(Editor's Note: This story has been contributed by Howard Altschule, a forensic meteorologist who has appeared on The Today Show and Court TV, as well as The Weather Channel and The New York Times.)
According to NBC News, Gov. Andrew Cuomo stated that New York homeowners will not have to pay “hurricane deductibles” on insurance claims stemming from Hurricane Sandy. Superintendent of Financial Services Benjamin Lawsky said the state told the insurance industry that deductibles weren’t triggered because Sandy did not sustain hurricane-force winds when it hit New York. As a veteran forensic meteorologist, I have worked on numerous hurricane-related lawsuits and insurance claims of this sort, whether the weather system was a “named storm” or not.
In the past, terms like “hurricane-force,” “tropical storm,” and even “remnants of Hurricane X” have often been significant issues and arguable topics when it comes to litigations or determining insurance coverage from claims that arise. In the case of “Sandy,” it appears that this could be the case as well.

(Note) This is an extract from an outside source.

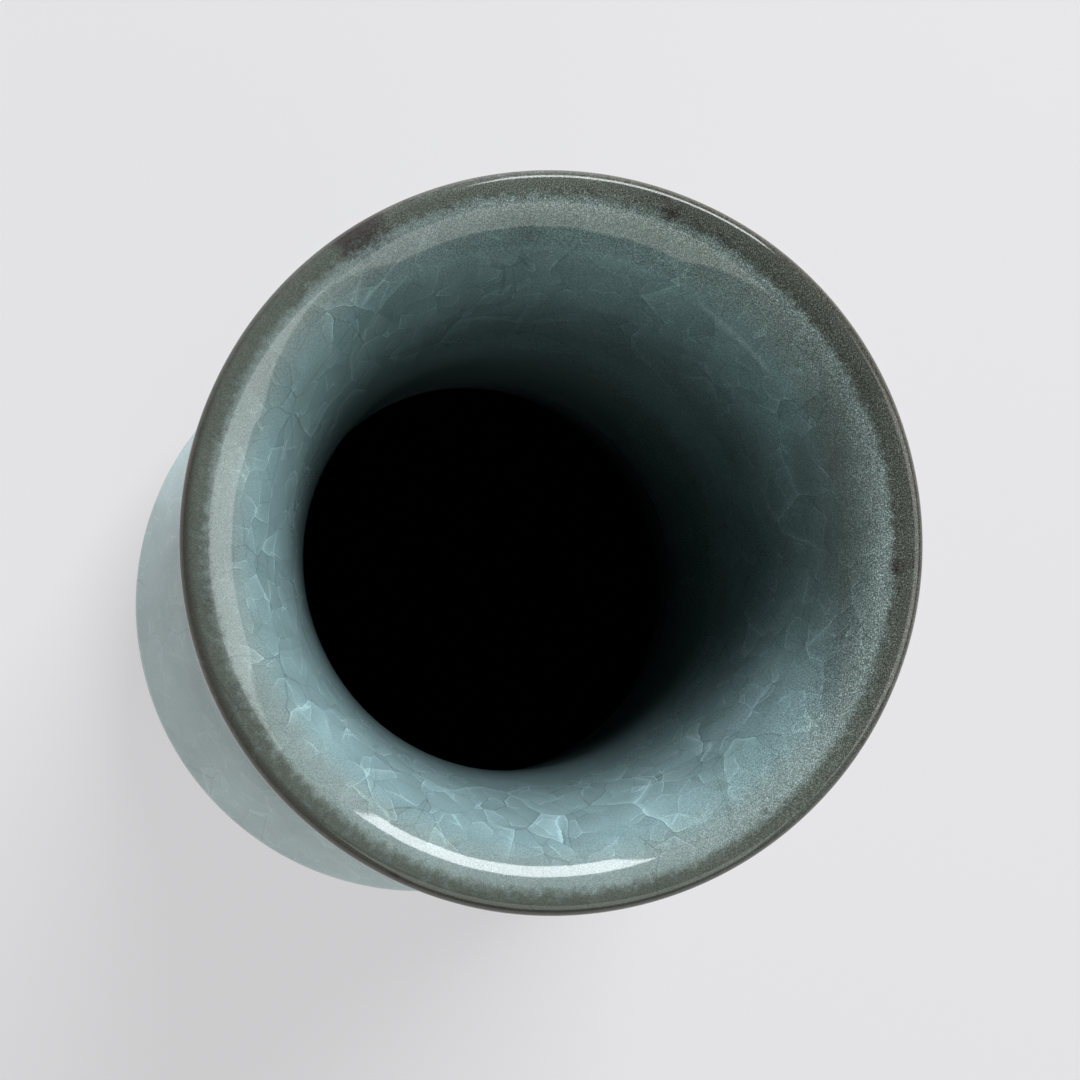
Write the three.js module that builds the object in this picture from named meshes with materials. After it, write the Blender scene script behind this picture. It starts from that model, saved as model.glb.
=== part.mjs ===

This will be a hotly debated topic by insurance company executives and also the attorneys that represent both the insurance companies and the homeowners. As a meteorologist, it is my job to study the detailed weather records and data in order to provide opinions in a true, scientifically based and unbiased manner. The fact is, “Sandy” did indeed have “hurricane-force” winds when it made landfall. The National Hurricane Center issued an advisory update at 8:00 p.m. EDT on Monday, October 29, 2012 stating “Surface…Radar…And Air Force Reserve Hurricane Hunter Aircraft Data Indicate That Post-Tropical Cyclone Sandy Made Landfall Near Atlantic City New Jersey Around 8:00 PM EDT…0000 UTC…With Maximum Sustained Winds of 80 MPH…130 KM/H.”
As those in the industry know, “hurricane-force” winds are defined as being 74 miles per hour or faster. Clearly, “Sandy” had winds that exceeded minimum hurricane-force when the storm made landfall. However, the storm was technically not a “tropical” system anymore, and was deemed “post-tropical” before it made landfall. Adding to the confusion is the fact that the National Hurricane Center was still issuing statements on this storm, and referring to it as “Post-Tropical Cyclone Sandy.”
According to the NBC news report, the deductibles typically range from one to five percent of the home’s insured value. This means, for example, with a five-percent deductible, if a home was insured for $400,000, then the homeowner would have to pay $20,000. In the wake of the enormous damage that was inflicted by Sandy, this would be very significant to many homeowners.
Based on my experience in the other hurricane-related cases for which I have consulted, some of the questions that will be debated include:
- Was “Sandy” a “named storm” at the time of landfall even though it was “Post-Tropical Cyclone Sandy” at landfall?
- Will “named storm deductibles” or “hurricane deductibles” apply in this case because winds were still 80 miles per hour (hurricane force) at landfall?
- If “Sandy” had 80-mph “hurricane-force” winds near Atlantic City when it made landfall, does that mean that hurricane-force winds also occurred at a homeowners location 40 miles away, or were they much less? Additionally, would a “hurricane deductible” or “named storm deductible” apply at that specific address?
In one case I worked on as a forensic meteorologist, severe river flooding ensued as a result of the “remnants” of a tropical Storm. Because the rain storm was being referred to as the “remnants of Tropical Storm X” by the National Weather Service specifically for tracking purposes only, the insurance company argued that the reference to the actual name “remnants of Tropical Storm X” made it a “named” storm. However, the system was no longer a tropical depression, tropical storm, or hurricane. Therefore, technically it was not a “named storm" but was a very hotly debated topic.
I suspect there might be similar debates in the years to come as insurers, attorneys and homeowners try to collect on their claims for property damages that were suffered by this powerful storm.